MaltaStar: Transgender Australians win landmark court case

http://www.maltastar.com/pages/r1/ms10dart.asp?a=16741
06 October 2011 12:41

Australian transgender campaigners say the ruling will prevent others from undergoing medically unnecessary surgery to have their chosen gender recognised. Photograph: Christophe Archambault/AFP/Getty Images

Two transgender people have won an appeal in Australia's highest court giving them legal recognition as men despite not completing sex-change surgeries.

Transgender and intersex organisations praised the ruling as a precedent that would spare others from having to undergo medically unnecessary surgery to have their chosen gender recognised.

The court ruled that characteristics that identify a person as male or female are "confined to external physical characteristics that are socially recognisable". This recognition does not require knowledge of a person's sexual organs, the court said.

The pair, who have not been named, had their breasts surgically removed and underwent male hormone therapy, but retain some female sex organs.

The Western Australia state Gender Reassignment Board had refused to certify them as male because their sex change surgeries were incomplete.

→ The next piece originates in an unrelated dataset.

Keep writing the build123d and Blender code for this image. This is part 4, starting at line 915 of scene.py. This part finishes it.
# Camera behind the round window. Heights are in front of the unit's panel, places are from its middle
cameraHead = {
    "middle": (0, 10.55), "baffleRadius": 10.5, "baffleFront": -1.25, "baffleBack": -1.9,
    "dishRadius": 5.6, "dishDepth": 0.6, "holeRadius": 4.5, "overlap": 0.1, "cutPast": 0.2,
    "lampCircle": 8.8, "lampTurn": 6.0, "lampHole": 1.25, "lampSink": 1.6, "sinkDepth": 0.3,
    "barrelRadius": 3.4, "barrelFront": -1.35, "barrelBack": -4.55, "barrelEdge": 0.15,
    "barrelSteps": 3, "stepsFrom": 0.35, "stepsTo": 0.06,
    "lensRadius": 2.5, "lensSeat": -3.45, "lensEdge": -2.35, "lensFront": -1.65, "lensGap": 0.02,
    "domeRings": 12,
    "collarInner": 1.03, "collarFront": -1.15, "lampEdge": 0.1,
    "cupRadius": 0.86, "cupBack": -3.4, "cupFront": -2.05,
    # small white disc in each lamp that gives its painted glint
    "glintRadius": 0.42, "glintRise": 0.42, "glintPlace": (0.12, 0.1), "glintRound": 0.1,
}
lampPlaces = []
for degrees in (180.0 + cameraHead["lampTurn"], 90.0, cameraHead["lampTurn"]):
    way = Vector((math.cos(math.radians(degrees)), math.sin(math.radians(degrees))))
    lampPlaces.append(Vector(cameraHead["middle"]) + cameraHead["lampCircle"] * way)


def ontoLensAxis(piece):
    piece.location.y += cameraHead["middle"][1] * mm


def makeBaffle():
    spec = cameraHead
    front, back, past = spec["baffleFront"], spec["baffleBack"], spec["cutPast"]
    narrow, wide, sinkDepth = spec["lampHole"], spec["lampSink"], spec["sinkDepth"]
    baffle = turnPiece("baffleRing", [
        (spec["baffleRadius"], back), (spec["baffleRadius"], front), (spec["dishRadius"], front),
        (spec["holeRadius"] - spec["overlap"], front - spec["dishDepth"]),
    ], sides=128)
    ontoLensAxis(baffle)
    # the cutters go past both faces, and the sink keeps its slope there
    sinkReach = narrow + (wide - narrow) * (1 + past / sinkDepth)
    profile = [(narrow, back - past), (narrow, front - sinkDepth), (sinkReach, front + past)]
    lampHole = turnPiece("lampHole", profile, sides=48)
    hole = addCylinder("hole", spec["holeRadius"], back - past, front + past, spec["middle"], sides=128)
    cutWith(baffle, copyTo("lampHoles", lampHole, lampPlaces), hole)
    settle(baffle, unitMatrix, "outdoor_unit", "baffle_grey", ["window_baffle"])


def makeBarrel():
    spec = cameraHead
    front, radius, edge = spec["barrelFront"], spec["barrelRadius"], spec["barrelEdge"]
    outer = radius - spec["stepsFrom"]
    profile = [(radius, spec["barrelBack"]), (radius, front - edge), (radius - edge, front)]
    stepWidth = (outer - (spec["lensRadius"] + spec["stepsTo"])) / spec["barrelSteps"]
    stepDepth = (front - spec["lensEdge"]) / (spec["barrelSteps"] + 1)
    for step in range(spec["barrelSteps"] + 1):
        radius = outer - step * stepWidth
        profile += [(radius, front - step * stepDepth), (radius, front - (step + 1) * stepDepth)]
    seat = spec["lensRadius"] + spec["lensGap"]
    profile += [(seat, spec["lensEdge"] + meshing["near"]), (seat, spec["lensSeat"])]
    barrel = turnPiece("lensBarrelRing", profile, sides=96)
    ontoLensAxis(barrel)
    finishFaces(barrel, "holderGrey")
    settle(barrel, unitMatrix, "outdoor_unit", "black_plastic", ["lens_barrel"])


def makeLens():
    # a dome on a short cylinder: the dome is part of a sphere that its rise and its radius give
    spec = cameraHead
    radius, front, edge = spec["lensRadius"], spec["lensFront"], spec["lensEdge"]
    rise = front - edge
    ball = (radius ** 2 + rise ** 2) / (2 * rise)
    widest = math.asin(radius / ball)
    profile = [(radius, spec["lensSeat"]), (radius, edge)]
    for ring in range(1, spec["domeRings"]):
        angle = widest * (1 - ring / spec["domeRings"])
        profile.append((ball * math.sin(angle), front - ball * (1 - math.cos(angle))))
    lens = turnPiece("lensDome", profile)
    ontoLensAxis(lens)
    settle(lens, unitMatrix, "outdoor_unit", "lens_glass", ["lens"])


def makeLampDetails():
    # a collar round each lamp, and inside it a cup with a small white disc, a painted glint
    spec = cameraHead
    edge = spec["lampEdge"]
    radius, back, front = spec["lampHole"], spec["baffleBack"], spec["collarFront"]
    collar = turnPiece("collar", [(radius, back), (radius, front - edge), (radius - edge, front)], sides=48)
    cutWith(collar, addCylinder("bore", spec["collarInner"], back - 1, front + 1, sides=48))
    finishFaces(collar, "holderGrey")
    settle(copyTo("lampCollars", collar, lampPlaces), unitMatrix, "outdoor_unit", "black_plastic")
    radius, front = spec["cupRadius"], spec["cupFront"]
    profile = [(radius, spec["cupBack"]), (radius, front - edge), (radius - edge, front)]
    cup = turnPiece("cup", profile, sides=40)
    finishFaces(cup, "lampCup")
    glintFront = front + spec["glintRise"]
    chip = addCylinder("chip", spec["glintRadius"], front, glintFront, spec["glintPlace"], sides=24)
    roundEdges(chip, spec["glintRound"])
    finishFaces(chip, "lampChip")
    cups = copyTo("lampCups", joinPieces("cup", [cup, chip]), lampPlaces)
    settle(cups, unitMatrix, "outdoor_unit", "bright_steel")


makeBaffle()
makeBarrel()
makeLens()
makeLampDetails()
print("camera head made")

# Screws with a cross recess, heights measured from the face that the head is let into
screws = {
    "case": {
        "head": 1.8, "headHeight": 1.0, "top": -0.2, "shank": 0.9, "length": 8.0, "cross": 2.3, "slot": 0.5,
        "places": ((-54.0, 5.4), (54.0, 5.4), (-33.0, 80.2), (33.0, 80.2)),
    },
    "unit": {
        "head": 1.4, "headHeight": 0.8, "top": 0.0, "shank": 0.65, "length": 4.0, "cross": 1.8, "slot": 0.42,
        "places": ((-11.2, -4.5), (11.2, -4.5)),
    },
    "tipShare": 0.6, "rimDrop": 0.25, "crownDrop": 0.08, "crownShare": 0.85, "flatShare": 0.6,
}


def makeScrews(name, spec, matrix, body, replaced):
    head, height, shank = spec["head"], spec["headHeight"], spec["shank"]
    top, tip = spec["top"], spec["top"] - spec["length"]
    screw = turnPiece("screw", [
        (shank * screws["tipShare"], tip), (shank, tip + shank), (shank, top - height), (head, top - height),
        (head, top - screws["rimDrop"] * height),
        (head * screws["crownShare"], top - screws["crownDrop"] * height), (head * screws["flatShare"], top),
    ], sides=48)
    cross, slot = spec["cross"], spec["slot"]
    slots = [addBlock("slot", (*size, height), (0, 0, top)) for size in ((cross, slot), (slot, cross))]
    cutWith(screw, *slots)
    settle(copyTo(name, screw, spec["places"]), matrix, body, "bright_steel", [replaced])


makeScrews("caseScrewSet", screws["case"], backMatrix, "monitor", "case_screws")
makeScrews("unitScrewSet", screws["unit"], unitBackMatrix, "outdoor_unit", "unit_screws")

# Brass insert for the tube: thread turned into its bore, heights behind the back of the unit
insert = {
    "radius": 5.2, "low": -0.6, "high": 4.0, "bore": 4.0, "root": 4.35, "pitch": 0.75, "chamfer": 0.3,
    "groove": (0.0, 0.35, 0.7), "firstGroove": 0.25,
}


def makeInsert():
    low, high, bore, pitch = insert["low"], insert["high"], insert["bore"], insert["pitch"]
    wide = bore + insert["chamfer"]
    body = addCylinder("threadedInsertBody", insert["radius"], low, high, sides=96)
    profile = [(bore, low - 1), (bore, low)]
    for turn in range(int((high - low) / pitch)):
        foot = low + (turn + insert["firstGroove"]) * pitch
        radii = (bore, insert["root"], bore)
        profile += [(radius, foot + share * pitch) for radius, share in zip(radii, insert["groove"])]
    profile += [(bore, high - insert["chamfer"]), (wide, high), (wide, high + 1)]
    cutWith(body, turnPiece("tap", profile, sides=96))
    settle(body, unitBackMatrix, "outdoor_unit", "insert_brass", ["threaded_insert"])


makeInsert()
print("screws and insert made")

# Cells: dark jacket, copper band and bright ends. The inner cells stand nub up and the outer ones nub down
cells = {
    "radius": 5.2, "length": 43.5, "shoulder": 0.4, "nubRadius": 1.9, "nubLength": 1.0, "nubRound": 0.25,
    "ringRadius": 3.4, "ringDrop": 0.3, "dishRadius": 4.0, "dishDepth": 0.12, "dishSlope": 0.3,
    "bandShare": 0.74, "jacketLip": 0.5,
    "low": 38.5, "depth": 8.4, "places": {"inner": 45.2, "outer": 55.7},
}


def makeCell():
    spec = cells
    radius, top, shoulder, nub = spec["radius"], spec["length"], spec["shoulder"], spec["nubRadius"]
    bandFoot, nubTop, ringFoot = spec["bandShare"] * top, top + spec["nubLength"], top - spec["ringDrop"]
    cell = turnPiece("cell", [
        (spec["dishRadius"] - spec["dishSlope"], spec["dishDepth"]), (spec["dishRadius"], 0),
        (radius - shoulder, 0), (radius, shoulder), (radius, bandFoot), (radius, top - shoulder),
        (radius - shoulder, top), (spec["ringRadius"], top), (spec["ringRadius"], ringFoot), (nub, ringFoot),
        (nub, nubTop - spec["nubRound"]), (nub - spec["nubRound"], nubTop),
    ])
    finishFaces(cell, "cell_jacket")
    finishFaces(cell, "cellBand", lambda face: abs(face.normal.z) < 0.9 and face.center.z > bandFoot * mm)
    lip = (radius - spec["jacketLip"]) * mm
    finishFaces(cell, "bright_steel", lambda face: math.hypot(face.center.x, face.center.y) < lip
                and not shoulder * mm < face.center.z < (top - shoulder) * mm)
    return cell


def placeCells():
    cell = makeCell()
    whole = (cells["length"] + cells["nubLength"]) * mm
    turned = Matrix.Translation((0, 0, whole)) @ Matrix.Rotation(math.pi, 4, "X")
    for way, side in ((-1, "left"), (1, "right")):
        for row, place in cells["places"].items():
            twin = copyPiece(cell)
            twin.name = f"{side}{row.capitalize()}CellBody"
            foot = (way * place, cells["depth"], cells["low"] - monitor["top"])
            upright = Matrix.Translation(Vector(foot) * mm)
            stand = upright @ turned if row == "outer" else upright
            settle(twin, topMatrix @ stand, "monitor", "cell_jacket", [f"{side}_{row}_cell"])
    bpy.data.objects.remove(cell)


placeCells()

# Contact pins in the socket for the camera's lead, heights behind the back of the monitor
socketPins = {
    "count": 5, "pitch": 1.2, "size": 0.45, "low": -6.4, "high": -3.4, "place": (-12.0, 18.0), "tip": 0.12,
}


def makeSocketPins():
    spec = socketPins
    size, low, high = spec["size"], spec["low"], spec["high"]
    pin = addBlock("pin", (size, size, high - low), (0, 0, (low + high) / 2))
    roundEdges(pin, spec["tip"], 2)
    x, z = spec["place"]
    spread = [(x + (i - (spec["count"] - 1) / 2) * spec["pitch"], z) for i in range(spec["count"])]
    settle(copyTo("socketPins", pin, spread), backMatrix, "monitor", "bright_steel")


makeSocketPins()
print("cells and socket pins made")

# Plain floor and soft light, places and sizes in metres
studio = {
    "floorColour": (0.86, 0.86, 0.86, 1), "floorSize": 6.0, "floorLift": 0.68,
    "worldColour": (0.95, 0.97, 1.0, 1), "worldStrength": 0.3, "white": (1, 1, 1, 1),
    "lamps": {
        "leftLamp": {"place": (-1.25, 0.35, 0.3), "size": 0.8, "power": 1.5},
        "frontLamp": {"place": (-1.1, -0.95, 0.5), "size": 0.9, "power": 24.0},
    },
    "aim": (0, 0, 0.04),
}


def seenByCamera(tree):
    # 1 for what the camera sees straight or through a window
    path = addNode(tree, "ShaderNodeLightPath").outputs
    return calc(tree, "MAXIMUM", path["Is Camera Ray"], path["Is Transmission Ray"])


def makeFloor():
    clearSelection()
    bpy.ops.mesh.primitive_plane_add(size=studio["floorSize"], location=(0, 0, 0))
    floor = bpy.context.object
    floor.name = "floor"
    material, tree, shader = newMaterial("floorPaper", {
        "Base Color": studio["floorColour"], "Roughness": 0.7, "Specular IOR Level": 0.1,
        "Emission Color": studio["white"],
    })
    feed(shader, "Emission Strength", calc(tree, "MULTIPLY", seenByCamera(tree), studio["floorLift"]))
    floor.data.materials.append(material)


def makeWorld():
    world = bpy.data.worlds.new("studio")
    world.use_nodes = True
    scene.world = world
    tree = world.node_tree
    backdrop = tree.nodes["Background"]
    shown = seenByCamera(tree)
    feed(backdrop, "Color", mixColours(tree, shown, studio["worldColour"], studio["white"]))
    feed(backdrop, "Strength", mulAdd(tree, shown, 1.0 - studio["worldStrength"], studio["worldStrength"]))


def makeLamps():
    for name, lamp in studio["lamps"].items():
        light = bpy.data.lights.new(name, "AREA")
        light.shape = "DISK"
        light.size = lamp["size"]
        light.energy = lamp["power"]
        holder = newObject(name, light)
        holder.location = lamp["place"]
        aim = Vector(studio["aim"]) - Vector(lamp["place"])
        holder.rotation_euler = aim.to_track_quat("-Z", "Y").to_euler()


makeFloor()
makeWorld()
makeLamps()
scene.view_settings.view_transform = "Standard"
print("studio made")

Aram Hosie, spokesman for the Western Australia Gender Project, said transgender people had previously been unable to legally change their gender "without invasive, medically unnecessary surgeries that may be unwanted, impractical or unattainable".

A spokesman for the campaign group Gender Agenda, Peter Hyndal, said the judgment was in line with South Africa, Britain and some other European countries that have relaxed surgical prerequisites for legally changing gender.

Last month, Australia altered its rules to allow transgender people to change the gender on their passports without sex-change surgery.